Nordhaus-Gaddum-type theorem for conflict-free connection number of graphs (1705.08316v1)

Abstract: An edge-colored graph $G$ is \emph{conflict-free connected} if, between each pair of distinct vertices, there exists a path containing a color used on exactly one of its edges. The \emph{conflict-free connection number} of a connected graph $G$, denoted by $cfc(G)$, is defined as the smallest number of colors that are needed in order to make $G$ conflict-free connected. In this paper, we determine all trees $T$ of order $n$ for which $cfc(T)=n-t$, where $t\geq 1$ and $n\geq 2t+2 $. Then we prove that $1\leq cfc(G)\leq n-1$ for a connected graph $G$, and characterize the graphs $G$ with $cfc(G)=1,n-4,n-3,n-2,n-1$, respectively.
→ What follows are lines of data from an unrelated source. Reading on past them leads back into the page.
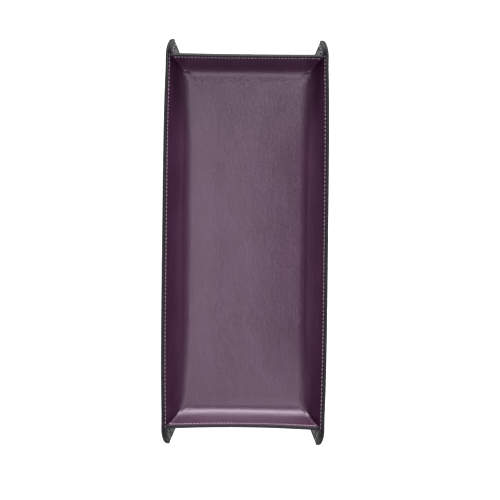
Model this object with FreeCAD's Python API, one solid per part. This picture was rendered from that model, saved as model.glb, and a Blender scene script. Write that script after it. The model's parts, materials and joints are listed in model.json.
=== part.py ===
import FreeCAD, Part
import math
import os

# Folding dice tray: one flat leather laminate whose four walls fold up and whose corners are pinched into
# ears and held by snaps. Every panel is drawn flat, bottom face on the table, and then folded about its
# crease into the snapped-up tray. Millimetres. X runs across the tray, Y along it, Z up.

# Driving dimensions
BASE_WIDTH = 112.0            # between the long creases
BASE_LENGTH = 286.0           # between the short creases
WALL_SLANT = 26.0             # crease to rim, measured along a wall
WALL_ANGLE = 65.0             # walls above the table when the corners are snapped
OUTER_SKIN = 0.8              # black leather
BOARD = 0.5                   # stiffener, and the turned hem that fills its place near the edges
LINING = 0.6                  # coloured leather
SHEET_CORNER_RADIUS = 8.0
CREASE_GAP = 0.15             # each panel stays this far from its crease
EAR_GAP = 1.0                 # between the two lining faces of a pinched ear
SIDE_CLEARANCE = 1.6          # short wall's side edge to the folded flap
FOLD_SHIFT = 1.9              # the ear's rolled fold carries the flap this far down the wall and out along it
CREASE_SHIFT = 3.5            # and, the ear being thick, its crease to the short wall lies this far inside
FLAP_EDGE_GAP = 1.8           # flap's open edge to that crease
FLAP_START = 7.0              # flap begins this far out from the base corner

BOARD_SETBACK = 7.5           # board edge to a crease
BOARD_HEM = 7.0               # board edge to the rim
BOARD_END_GAP = 6.0           # wall board's end to the base corner, along the wall

STITCH_INSET = 3.2            # seam's middle to the rim
STITCH_WIDTH = 0.9
STITCH_DEPTH = 0.3

SNAP_BELOW_RIM = 8.9
SNAP_ALONG_WALL = 11.6        # snap centre beyond the short crease, along the long wall
SNAP_CAP_RADIUS = 3.7
SNAP_SOCKET_RADIUS = 3.5
SNAP_STUD_RADIUS = 3.3
SNAP_POST_RADIUS = 3.1
SNAP_SHANK_RADIUS = 1.2
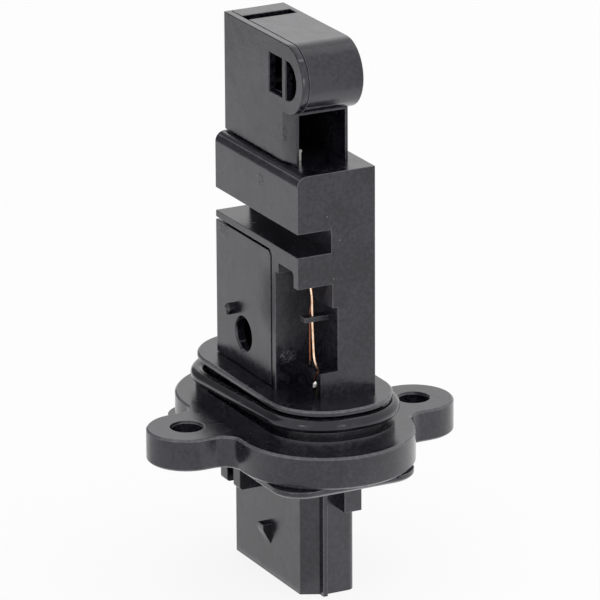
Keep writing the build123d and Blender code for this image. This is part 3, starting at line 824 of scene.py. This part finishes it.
# the welds between the leads and their tabs
weldSet = dict(
    frontWeld=dict(middle=(13.85, -3.55, 8.72), length=1.25, radius=0.27, lean=0.45, finish="weldSolder"),
    # the back weld is painted nearly black too: a painted shade
    backWeld=dict(middle=(10.35, -2.42, 11.3), length=0.8, radius=0.27, lean=0.0, finish="tarnishedStrip"),
)
weldShape = dict(ripple=0.1, ripples=5, tip=0.004, steps=24, sides=28)


# a rounded blob: its radius is the half circle of its length, with ripples, and it leans along x as it rises
def weldBlob(s, shape):
    swing = np.linspace(-0.5 * np.pi, 0.5 * np.pi, shape["steps"])
    wavy = 1 + shape["ripple"] * np.sin(shape["ripples"] * swing)
    radius = np.cos(swing) * s["radius"] * wavy + shape["tip"]
    points = turned((0, 0, 0), "z", np.sin(swing) * s["length"] / 2, radius, shape["sides"])
    points[..., 0] += s["lean"] * points[..., 2]
    return gridMesh(points + np.array(s["middle"]))


for name, s in weldSet.items():
    addPiece(name, weldBlob(s, weldShape), "tinned_strip", finish=s["finish"])

# sensing elements, each a wound bobbin on a wire between two pins: the bobbin's length and radius, the share
# of its length that rounds each end, its winding's turns and grooves, and the wire's radius
elementSet = dict(
    length=0.9,
    radius=0.3,
    cap=0.1,
    tip=0.01,
    turns=11,
    groove=0.02,
    wire=0.07,
    steps=160,
    sides=32,
    wireSteps=24,
    wireSides=16,
)


# the radius is less by a cosine with one wave for each turn, times a quarter circle at each end
def bobbin(middle, s):
    t = np.linspace(-0.5, 0.5, s["steps"])
    cap = np.sqrt(1 - np.clip((np.abs(t) - (0.5 - s["cap"])) / s["cap"], 0, 1) ** 2)
    wound = s["radius"] - s["groove"] * (1 + np.cos(2 * np.pi * s["turns"] * t))
    return gridMesh(turned(middle, "x", t * s["length"], np.maximum(wound * cap, s["tip"]), s["sides"]))


# a straight wire along x, with one radius all the way
def elementWire(middle, reach, s):
    along = np.linspace(-reach, reach, s["wireSteps"])
    return gridMesh(turned(middle, "x", along, np.full(s["wireSteps"], s["wire"]), s["wireSides"]))


for name in ("heater_element", "reference_element"):
    low, high = (np.array(v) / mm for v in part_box(name))
    middle = (low + high) / 2
    addPiece(name + "Bobbin", bobbin(middle, elementSet), "ceramic_bobbin", [name])
    addPiece(name + "Wire", elementWire(middle, (high - low)[0] / 2, elementSet), "tinned_strip")
print("leads, bead, welds and elements made")

low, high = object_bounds()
Finally, we get the Nordhaus-Gaddum-type theorem for the conflict-free connection number of graphs, and prove that if $G$ and $\overline{G}$ are connected, then $4\leq cfc(G)+cfc(\overline{G})\leq n$ and $4\leq cfc(G)\cdot cfc(\overline{G})\leq2(n-2)$, and moreover, $cfc(G)+cfc(\overline{G})=n$ or $cfc(G)\cdot cfc(\overline{G})=2(n-2)$ if and only if one of $G$ and $\overline{G}$ is a tree with maximum degree $n-2$ or a $P_5$, and the lower bounds are sharp.